Under such conditions, is it any wonder that our graduate students are asking for more?

- Bradley A. Levinson, professor of Education Policy Studies and adjunct professor of Anthropology, Latino Studies, Latin American Studies at Indiana University

Treat graduate students as employees

On April 8, 2022, The Herald-Times published a guest column written by vice president for diversity, equity, and multicultural affairs James C. Wimbush, who argued against IU graduate students’ unionization efforts. The vice president’s 460 words can be summarized as ‘the graduate student employees are students, not employees.’

Vice President Wimbush, if someone is a full-time student at IU, but also has a part-time job off campus, are they a student or an employee? It is possible for an individual to be both a student and an employee.
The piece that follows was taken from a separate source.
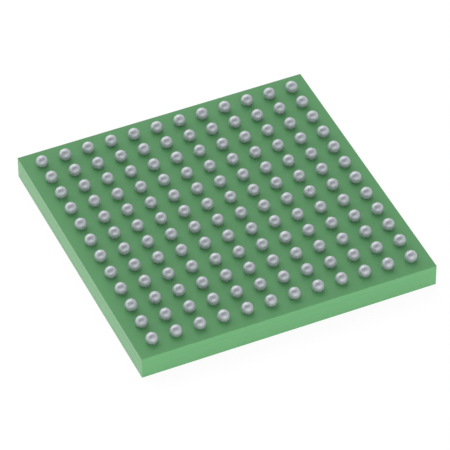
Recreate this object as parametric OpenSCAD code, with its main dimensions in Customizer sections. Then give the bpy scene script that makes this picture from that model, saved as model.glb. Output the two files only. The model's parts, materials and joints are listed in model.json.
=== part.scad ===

Working for IU should not make a difference.

IU and Vice President Wimbush should acknowledge that other public universities have recognized and bargained with graduate student unions, and those universities did not crumble as a result.

For example, the Graduate Employees’ Organization has been representing graduate student workers at the University of Michigan since 1970. Bloomberg Law points out that 12 states allow student workers to unionize, and “(m)ore than two dozen public colleges currently have student assistant unions.” The same article points out that student unions strengthened relationships between faculty and student workers, and “boosted the quality of professional development.”

IU needs to recognize the Indiana Graduate Workers Coalition - United Electrical Workers. Their goals are reasonable: “graduate workers on the IU-B campus to have good working conditions, including adequate pay, benefits and freedom from discrimination.” All students, faculty and citizens should support this group of unified individuals and their requests for basic necessities.